If the single borrower’s income can support the new loan’s mortgage payment, then refinancing maybe a viable option.

  • The borrower’s credit score

The person refinancing the mortgage loan must have a high enough credit score to qualify.

  • The equity in the family home

If you bought the home recently and made a small deposit — or if you already have a second mortgage that uses home equity — the family home may not have enough equity for a refinance.

You should always take specialist and independent financial advice if you are considering this option.

Equity release of family home

Releasing some equity from the family home through an equity release arrangement can enable one of the parties to a divorce or dissolution to continue living in the marital home and become the sole owner of the property, providing funds for the other party to pay towards or purchase outright a property for them to live in.

The moving party could also take out an equity release arrangement if needed, to bridge any shortfall between the monies released to them from the marital home to pay towards their own property and the purchase price of their new home. This enables both parties to maintain their status as homeowners following divorce.

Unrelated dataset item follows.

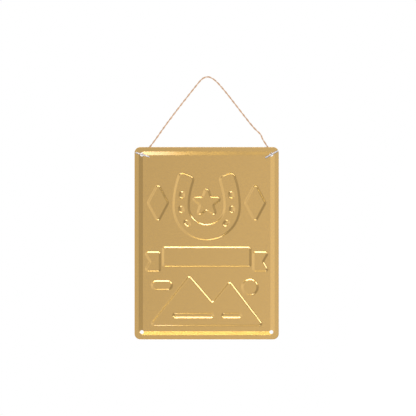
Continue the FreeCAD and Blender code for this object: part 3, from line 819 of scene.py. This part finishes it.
class SIGN_OT_hanging_cord(bpy.types.Operator):
    """Lays the twisted cord from bar to bar over the place of its hook"""

    bl_idname = "hanging_sign.hanging_cord"
    bl_label = "Hanging Cord"

    def execute(self, context):
        sizes, colours = context.scene.sign_sizes, context.scene.sign_colours
        line = cord_line()
        evaluated = line.evaluated_get(context.evaluated_depsgraph_get())
        path = [tuple(v.co) for v in bpy.data.meshes.new_from_object(evaluated).vertices]
        material = twine_fibre(colours)
        twine = twine_tree(material)
        layer = line.modifiers.new("twine", "NODES")
        layer.node_group = twine.tree
        layer[twine.identifiers["Twist Pitch"]] = sizes.twist_pitch
        layer[twine.identifiers["Loose Fibres"]] = sizes.fibre_count
        cord = baked(line, "twisted_cord", [material])
        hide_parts("hanging_cord")
        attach(cord, BODY)
        return {"FINISHED"}


# The rolled bars.

BAR_PIECES = {"left_toggle": "left_rolled_bar", "right_toggle": "right_rolled_bar"}


def bar_stations():
    """(place along the bar, outer radius, inner radius, half opening of the seam) in turn."""
    end, flare = BAR_LENGTH / 2, WAIST_LENGTH / 2 + WAIST_TAPER
    edge, edge_steps, inner_share = 0.07, 4, 0.6
    seam, mouth, mouth_end, mouth_taper = 0.08, 1.2, 1.35, 0.5
    stations = []
    for index in range(edge_steps + 1):
        turn = math.pi / 2 * index / edge_steps
        lost = edge * (1 - math.sin(turn))
        stations.append((-end + edge * (1 - math.cos(turn)), BAR_RADIUS - lost,
                         BAR_RADIUS - BAR_WALL + lost * inner_share, seam))
    steps = 44
    for index in range(1, steps):
        place = -end + edge + (2 * end - 2 * edge) * index / steps
        near = abs(place)
        pinch = min(1.0, max(0.0, (flare - near) / WAIST_TAPER))
        pinch = pinch * pinch * (3 - 2 * pinch)
        outer = BAR_RADIUS + (WAIST_RADIUS - BAR_RADIUS) * pinch
        gape = min(1.0, max(0.0, (mouth_end - near) / mouth_taper))
        opening = seam + mouth * gape * gape * (3 - 2 * gape)
        stations.append((place, outer, outer - BAR_WALL, opening))
    far_end = [(-place, *rest) for place, *rest in stations[edge_steps::-1]]
    return stations + far_end


def rolled_bar_mesh(name):
    """A tube rolled from strip, its seam and the cord's opening on the side of the sheet."""
    around = 56
    builder = bmesh.new()
    rows = []
    for place, outer, inner, opening in bar_stations():
        row = []
        for radius, backwards in ((outer, False), (inner, True)):
            for index in range(around + 1):
                share = index / around
                angle = opening + (math.tau - 2 * opening) * (1 - share if backwards else share)
                spot = Vector((place, radius * math.cos(angle), radius * math.sin(angle)))
                row.append(builder.verts.new(spot))
        rows.append(row)
    for first, second in zip(rows, rows[1:]):
        for index in range(len(first)):
            builder.faces.new((first[index - 1], first[index], second[index], second[index - 1]))
    last = 2 * around + 1
    for row in (rows[0], rows[-1]):
        for index in range(around):
            builder.faces.new(
                (row[index], row[index + 1], row[last - index - 1], row[last - index]))
    bmesh.ops.recalc_face_normals(builder, faces=builder.faces)
    low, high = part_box(name)
    slope, lean = BAR_POSES[name]
    turned = Matrix.Rotation(lean, 4, "Z") @ Matrix.Rotation(slope, 4, "Y")
    slid = Matrix.Translation((BAR_SLIDES[name], 0.0, 0.0))
    builder.transform(Matrix.Translation((low + high) / 2) @ turned @ Matrix.Scale(MM, 4) @ slid)
    mesh = bpy.data.meshes.new(BAR_PIECES[name])
    builder.to_mesh(mesh)
    builder.free()
    mesh.shade_smooth()
    mesh.set_sharp_from_angle(angle=math.radians(50))
    return mesh


class SIGN_OT_rolled_bars(bpy.types.Operator):
    """Rolls the two nickel bars that hold the cord's ends"""

    bl_idname = "hanging_sign.rolled_bars"
    bl_label = "Rolled Bars"

    def execute(self, context):
        nickel = nickel_plate(context.scene.sign_colours)
        for node, name in BAR_PIECES.items():
            bar = new_object(name, rolled_bar_mesh(node), [nickel])
            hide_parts(node)
            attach(bar, BODY)
        return {"FINISHED"}


# The sheet.

def corner_punch():
    """Cylinders through the sheet at its four corner holes."""
    punch_length = 0.01
    builder = bmesh.new()
    for across in (-1, 1):
        for up in (-1, 1):
            spot = SHEET_MIDDLE + Vector((
                across * (SHEET_WIDTH / 2 - HOLE_INSET) * MM, 0.0,
                up * (SHEET_HEIGHT / 2 - HOLE_INSET) * MM))
            bmesh.ops.create_cone(
                builder, cap_ends=True, segments=72, radius1=HOLE_RADIUS * MM,
                radius2=HOLE_RADIUS * MM, depth=punch_length,
                matrix=Matrix.Translation(spot) @ Matrix.Rotation(math.pi / 2, 4, "X"))
    mesh = bpy.data.meshes.new("corner_punch")
    builder.to_mesh(mesh)
    builder.free()
    return mesh


class SIGN_OT_pressed_sheet(bpy.types.Operator):
    """Presses the tin sheet with its border, relief, turned edge and corner holes"""

    bl_idname = "hanging_sign.pressed_sheet"
    bl_label = "Pressed Sheet"

    def execute(self, context):
        sizes = context.scene.sign_sizes
        skin = pressed_skin(sizes)
        base = SHEET_LOW.y + GAUGE / 2 * MM
        points = []
        for x, depth, z in skin.points:
            wave = sizes.dent_depth * dent(x, z)
            points.append((SHEET_MIDDLE.x + x * MM, base + depth * MM + wave,
                           SHEET_MIDDLE.z + z * MM))
        mesh = bpy.data.meshes.new("sheet_skin")
        mesh.from_pydata(points, [], skin.faces)
        builder = bmesh.new()
        builder.from_mesh(mesh)
        bmesh.ops.recalc_face_normals(builder, faces=builder.faces)
        builder.to_mesh(mesh)
        builder.free()
        materials = [gold_lacquer(context.scene.sign_colours), bare_edge()]
        flat = new_object("sheet_skin", mesh, materials)
        wall = flat.modifiers.new("gauge", "SOLIDIFY")
        wall.thickness = GAUGE * MM
        wall.offset = 0.0
        wall.use_even_offset = True
        wall.material_offset_rim = 1
        punch = new_object("corner_punch", corner_punch(), [materials[1]])
        holes = flat.modifiers.new("holes", "BOOLEAN")
        holes.operation = "DIFFERENCE"
        holes.object = punch
        holes.solver = "EXACT"
        holes.material_mode = "TRANSFER"
        sheet = baked(flat, "pressed_sheet", materials)
        bpy.data.objects.remove(punch)
        sheet.data.shade_smooth()
        sheet.data.set_sharp_from_angle(angle=math.radians(40))
        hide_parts("sign_plate")
        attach(sheet, BODY)
        return {"FINISHED"}


# The stage.

def softbox(name, place, width, height, power):
    """A white area lamp aimed at the sheet's middle."""
    lamp = bpy.data.lights.new(name, "AREA")
    lamp.shape = "RECTANGLE"
    lamp.size, lamp.size_y = width, height
    lamp.energy = power
    holder = bpy.data.objects.new(name, lamp)
    bpy.context.scene.collection.objects.link(holder)
    holder.location = place
    holder.rotation_euler = (SHEET_MIDDLE - Vector(place)).to_track_quat("-Z", "Y").to_euler()


def studio_world():
    """White for the camera and behind the sign, with a studio before it, darker to the left."""
    world = bpy.data.worlds.new("studio")
    bpy.context.scene.world = world
    world.use_nodes = True
    nodes, links = world.node_tree.nodes, world.node_tree.links
    background = nodes["Background"]
    place = nodes.new("ShaderNodeTexCoord")
    axes = nodes.new("ShaderNodeSeparateXYZ")
    links.new(place.outputs["Generated"], axes.inputs[0])
    left_to_right = between(
        nodes, links, axes.outputs["X"], LEFT_LEVEL, RIGHT_LEVEL, -0.26, 0.22)
    low_to_high = between(
        nodes, links, axes.outputs["Z"], LOW_LEVEL, HIGH_LEVEL, -0.15, 0.95)
    shade_below = between(nodes, links, axes.outputs["Z"], BELOW_LEVEL, 1.0, -0.6, -0.2)
    behind = between(nodes, links, axes.outputs["Y"], 0.0, 1.0, -0.2, 0.3)
    rays = nodes.new("ShaderNodeLightPath").outputs["Is Camera Ray"]

    def joined(operation, first, second):
        node = nodes.new("ShaderNodeMath")
        node.operation = operation
        links.new(first, node.inputs[0])
        links.new(second, node.inputs[1])
        return node.outputs[0]

    studio = joined("MULTIPLY", left_to_right, low_to_high)
    level = joined("MULTIPLY", joined("MAXIMUM", studio, behind), shade_below)
    background.inputs["Color"].default_value = (1.0, 1.0, 1.0, 1.0)
    links.new(joined("MAXIMUM", level, rays), background.inputs["Strength"])


def pale_floor():
    """A plain floor well below the hanging sign."""
    builder = bmesh.new()
    spot = Vector((SHEET_MIDDLE.x, 0.0, CAD_BOX[0][2] - FLOOR_DROP))
    bmesh.ops.create_circle(builder, cap_ends=True, segments=96, radius=FLOOR_REACH,
                            matrix=Matrix.Translation(spot))
    mesh = bpy.data.meshes.new("floor")
    builder.to_mesh(mesh)
    builder.free()
    material, nodes, links, principled = shader("pale_floor", Roughness=0.7)
    shade = between(nodes, links, speckle(nodes, links, 30.0), 0.0, 1.0)
    colour = tinted(nodes, links, shade, (0.86, 0.86, 0.86), (0.84, 0.84, 0.84))
    links.new(colour, principled.inputs["Base Color"])
    new_object("floor", mesh, [material])


class SIGN_OT_studio(bpy.types.Operator):
    """Sets up the camera, the lamps, the white surroundings and the floor"""

    bl_idname = "hanging_sign.studio"
    bl_label = "Studio"

    def execute(self, context):
        lens = bpy.data.cameras.new("camera")
        lens.sensor_width = 36.0
        lens.lens = lens.sensor_width * CAMERA_DISTANCE / (IMAGE_WIDTH * PIXEL)
        camera = bpy.data.objects.new("camera", lens)
        context.scene.collection.objects.link(camera)
        camera.location = VIEW_MIDDLE - Vector((0.0, CAMERA_DISTANCE, 0.0))
        camera.rotation_euler = (math.pi / 2, 0.0, 0.0)
        context.scene.camera = camera
        context.scene.view_settings.view_transform = "Standard"
        for lamp in LAMPS:
            softbox(*lamp)
        studio_world()
        pale_floor()
        return {"FINISHED"}


class SIGN_PT_parts(bpy.types.Panel):
    """Lists the sign's sizes, colours and pieces"""

    bl_idname = "SIGN_PT_parts"
    bl_label = "Hanging Metal Sign"
    bl_space_type = "VIEW_3D"
    bl_region_type = "UI"
    bl_category = "Sign"

    def draw(self, context):
        layout = self.layout
        for group in (context.scene.sign_sizes, context.scene.sign_colours):
            for name in type(group).__annotations__:
                layout.prop(group, name)
        for operator in OPERATORS:
            layout.operator(operator.bl_idname)


OPERATORS = (
    SIGN_OT_studio,
    SIGN_OT_rolled_bars,
    SIGN_OT_hanging_cord,
    SIGN_OT_pressed_sheet,
)
CLASSES = (SignSizes, SignColours, *OPERATORS, SIGN_PT_parts)


def register():
    for cls in CLASSES:
        bpy.utils.register_class(cls)
    bpy.types.Scene.sign_sizes = PointerProperty(type=SignSizes)
    bpy.types.Scene.sign_colours = PointerProperty(type=SignColours)


def unregister():
    del bpy.types.Scene.sign_colours
    del bpy.types.Scene.sign_sizes
    for cls in reversed(CLASSES):
        bpy.utils.unregister_class(cls)


def main():
    register()
    bpy.ops.hanging_sign.studio()
    bpy.ops.hanging_sign.rolled_bars()
    bpy.ops.hanging_sign.hanging_cord()
    bpy.ops.hanging_sign.pressed_sheet()


if __name__ == "__main__":
    main()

The most popular type of equity release arrangement is a Lifetime Mortgage. A Lifetime Mortgage, as the name suggests, is a mortgage that is taken out over your lifetime. It does not need to be repaid to the lender until either the death of the homeowner or if the homeowner were to move permanently into care when the property would typically be sold.

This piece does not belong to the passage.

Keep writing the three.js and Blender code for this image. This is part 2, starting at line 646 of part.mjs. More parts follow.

The youngest age a homeowner can take out a Lifetime Mortgage is aged 55.

Specialist independent financial advice/or legal advice should always be taken if considering this option. For more information have a look at this helpful video by the MoneyNerd about equity release

Can I stop my house being sold?

If you cannot reach an agreement about how to deal with the family home, either party could make an application to the Court for the house to be sold. A Court has the power to Order a sale.